Даже если благодарность окружающих окажется тише лопнувшего новогоднего шарика, эпилептоидную душу согреет незримое пламя внутреннего удовлетворения. Подобно алхимику, превращающему свинец в золото, он претворяет скрупулёзный труд в сакральный акт созидания. Каждая ровно повешенная гирлянда, симметрично расставленная фигурка – это материализованная частица его контролируемого совершенства. Вспомните как выглядел кабинет Долорес Амбридж из фильма «Гарри Поттер и орден Феникса», когда она стала директором Хогвартса. Награда здесь – не только во внешнем признании, но в самом акте упорядочивания хаоса. Красота, сотворённая эпилептоидным человеком, становится зеркалом его внутренней структурированности – зримым воплощением победы над несовершенством мира.

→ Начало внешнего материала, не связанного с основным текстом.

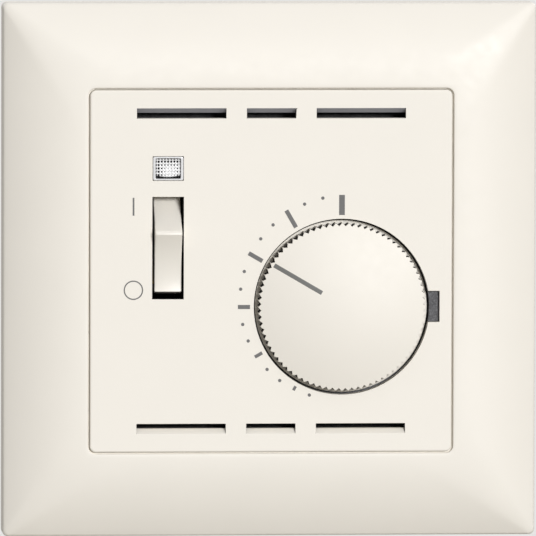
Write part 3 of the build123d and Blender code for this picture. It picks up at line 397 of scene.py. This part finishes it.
CREAM = srgb(237, 232, 222)
CREAM_FRAME = moulded("cream_frame", CREAM, 0.48, grain=0.5, depth=0.003, variation=0.008)
CREAM_PLATE = moulded("cream_plate", CREAM, 0.5, grain=0.22, depth=0.007, variation=0.006)
CREAM_KNOB = moulded("cream_knob", CREAM, 0.54, grain=0.5, depth=0.002, variation=0.006)
CREAM_ROCKER = moulded("cream_rocker", CREAM, 0.36, grain=0.5, depth=0.002, variation=0.006)
INK = moulded("mark_ink", srgb(108, 107, 106), 0.6, grain=0.12, depth=0.002, variation=0.05)
POINTER_GREY = moulded("pointer_grey", srgb(112, 112, 109), 0.5, grain=0.2, depth=0.002)
CHASSIS_PLASTIC = chassis_material()
# Near-black painted shade for the walls of the rocker's opening and the slots' ends.
DARK_SHADE_PAINT = moulded("opening_painted_shade", srgb(20, 20, 21), 0.6, 0.3, 0.01, 0.2)
# Cream greyed as painted shade, for the slots' downward-facing slopes.
SLOPE_SHADE_PAINT = moulded("slot_slope_painted_shade", srgb(188, 189, 196), 0.55, 0.3, 0.01, 0.04)
# Near-black painted shade for the valleys between the knob's teeth.
KNOB_GROOVE_SHADE = moulded("knob_groove_painted_shade", srgb(26, 25, 24), 0.7, 0.3, 0.01, 0.15)
# Brass painted near-black as shade, where the contact strip shows in the gap below the rocker.
BRASS_SHADE_PAINT = moulded("brass_painted_shade", srgb(52, 46, 38), 0.55, 0.4, 0.01, 0.25)
BLACK_PLASTIC = moulded("black_plastic", srgb(34, 34, 36), 0.5, 0.4, 0.01, 0.1)
RED_PLASTIC = moulded("red_plastic", srgb(176, 36, 30), 0.4)
BLUE_PLASTIC = moulded("blue_plastic", srgb(36, 76, 158), 0.4)
CAM_PLASTIC = moulded("cam_plastic", srgb(226, 224, 214), 0.5)
WHITE_PLASTIC = moulded("white_plastic", srgb(246, 246, 244), 0.3, grain=0.6, depth=0.002)
ZINC = rolled_metal("zinc_steel", srgb(196, 200, 204), 0.34, along=(8, 8, 1))
SCREW_STEEL = rolled_metal("screw_steel", srgb(205, 206, 206), 0.26, along=(6, 6, 6))
BRASS = rolled_metal("brass", srgb(214, 176, 98), 0.3, along=(1, 1, 8))
BUSH_METAL = rolled_metal("bush_metal", srgb(170, 138, 92), 0.5, along=(3, 3, 3), depth=0.01)
SILVER = rolled_metal("silver_contact", srgb(226, 226, 224), 0.22, along=(4, 4, 4))
TINNED = rolled_metal("tinned_wire", srgb(206, 206, 202), 0.3, along=(5, 5, 5))
MAGNET = moulded("magnet", srgb(52, 52, 55), 0.55, grain=0.15, depth=0.02, variation=0.2)
BIMETAL = bimetal_material()
LAMP_RESISTOR = resistor_material(
    "lamp_resistor",
    srgb(206, 184, 140),
    (
        (0.2, srgb(120, 60, 30)),
        (0.38, srgb(40, 40, 40)),
        (0.56, srgb(220, 190, 40)),
        (0.84, srgb(180, 140, 60)),
    ),
)
FEEDBACK_RESISTOR = resistor_material(
    "feedback_resistor",
    srgb(110, 140, 120),
    (
        (0.2, srgb(190, 40, 30)),
        (0.38, srgb(120, 60, 160)),
        (0.56, srgb(220, 190, 40)),
        (0.84, srgb(180, 140, 60)),
    ),
)


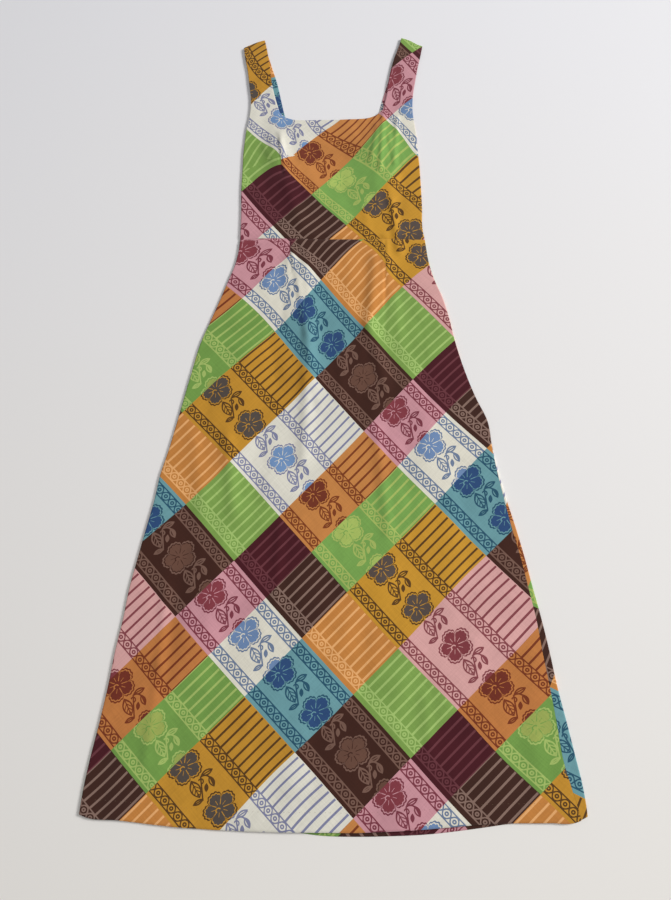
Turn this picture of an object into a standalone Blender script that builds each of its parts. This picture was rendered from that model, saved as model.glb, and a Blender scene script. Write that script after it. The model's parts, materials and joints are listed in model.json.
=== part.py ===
"""Sleeveless maxi sundress laid flat on its back, in a bias-cut check weave.

The dress is a flattened tube of four cut panels: a front bodice whose wide
straps are cut in one with it, a back bodice with straps of its own, and a
front and a back A-line skirt. Sizes are in millimetres until a mesh is made.
+X is to the right of the photograph, +Y is towards the shoulders, +Z is up.
"""

import math
from typing import Callable, NamedTuple

import bpy
import numpy as np

# Cloth and seams
MM = 0.001
OUTLINE_CENTRE = (-0.14, 1.13, 0.0)
WALL = 1.2
SEAM_GAP = 0.35
TURN_RADIUS = 1.6
BACK_LEVEL = WALL / 2
MIDDLE_LEVEL = BACK_LEVEL + TURN_RADIUS
FRONT_LEVEL = MIDDLE_LEVEL + TURN_RADIUS
TURN_STEPS = 3
CLOSED_TURN = math.pi / 2 - SEAM_GAP / 2 / TURN_RADIUS
OPEN_TURN = math.radians(30.0)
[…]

В этом ритуале кроется двойное дно: параллельно с созиданием возникает неистребимая тень жертвенности. Эпилептоид словно надевает маску мученика, несущего свет праздника в равнодушное пространство. Каждое недополученное «спасибо» – это капля в сосуд будущего возмездия. Ощущение недооцененности здесь – не случайность, а запланированный психологический урожай. Как купец, вкладывающий золото под проценты, он копит невысказанную обиду, зная: придет час, когда этот капитал трансформируется в моральное право требовать и наказывать.
«Восстановление справедливости» – не просто месть, а священнодействие психологической компенсации. Оно позволяет легитимизировать скрытый гнев через образ защитника попранного порядка («я терпел, теперь вы потерпите»). Утолить глубинный голод признания через демонстрацию силы («вы не оценили мой труд – теперь я решаю вашу судьбу»). Восстановить попранную иерархию, поставив обидчиков в позицию должников («мой вклад теперь будет оплачен вашим подчинением»).
Финал же всегда предсказуем: когда лопнет последний шарик, на месте праздничного восторга останется лишь хрустальная сфера обиды – идеально круглая и готовая катиться в сторону «виновных».
Однако существует и более открытое деструктивное проявление истероидности у эпилептоидов – сутяжничество. Подобное не является громким истероидным скандалом, но представляет кристаллизованное недовольство: ведение войн из-за мелочей, бесконечные жалобы во все инстанции. Суть феномена – в перманентном перекладывании ответственности, реальные обидчики заменяются видимыми «нарушителями порядка», личная беспомощность – языком параграфов и традиций. Как архивариус зла, он кодифицирует обиду в пункты обвинения. Суть не в решении проблемы, а в вечном процессе её «узаконенного» переживания и поиске «сильного покровителя», способного наказать обидчиков вместо самого истца. Тех, кто согласен помочь, эпилептоид-сутяга станет искусно «умасливать», стремясь превратить в орудие мести. Отказывающихся же от «помощи» запишут во враги. Истероидная жажда внимания проступает в патологическом стремлении стать центром вселенной, где судьи – зрители, а иск – спектакль. Проигрыш дела часто ценнее победы, ведь он подтверждает миф о мировом зле, против которого герой-сутяга ведёт вечную борьбу.
Фома Фомич Опискин из повести Ф. М. Достоевского «Село Степанчиково и его обитатели» – яркий пример такой эпилептоидной личности в истероидной динамике «мелочного тирана». При этом он глубоко несчастен и ущербен, его требования «соблюдения правил» до абсурда, манипуляции через псевдо-смирение («я ничтожный червь, но закон священен!») и превращение домашних конфликтов в квази-юридические процессы.
Трагедия сутяги в том, что его борьба – ритуал без искупления. Каждая «победа» лишь усиливает голод новой битвы, ибо подлинная цель – не исправление мира, а вечное подтверждение собственной значимости через конфликт. Как Сизиф в пиджаке, он катит камень жалобы в гору бюрократии, зная, что тот скатится – чтобы можно было начать снова.
Компульсивный тип
Личности компульсивного склада, отмеченные навязчивым стремлением к порядку и страхом ошибки, способны проявлять уверенность в себе и своих решениях, присущую маниакальному типу личности. Подобная трансформация обнаруживается во всплесках повышенной активности и жизненной силы, когда носителю компульсивного паттерна требуется действовать с непривычной свободой и начальственной решимостью.
Страх перед потенциальной ошибкой и глубинное недоверие к собственным умозаключениям составляют суть компульсивной природы. Несмотря на склонность к перманентному анализу и рефлексии, подобные личности неизменно сомневаются в истинности собственных выводов. Потому для них становится экзистенциально важным обретение внешнего подтверждения своих суждений. Маниакальная динамика служит здесь компенсаторным механизмом: если положение предписано – значит, непреложно. Если надлежит рассмотреть предложения за два часа – задача будет исполнена с фанатичной точностью. Причём исполнена с настойчивостью, подкреплённой железной логикой доказательств.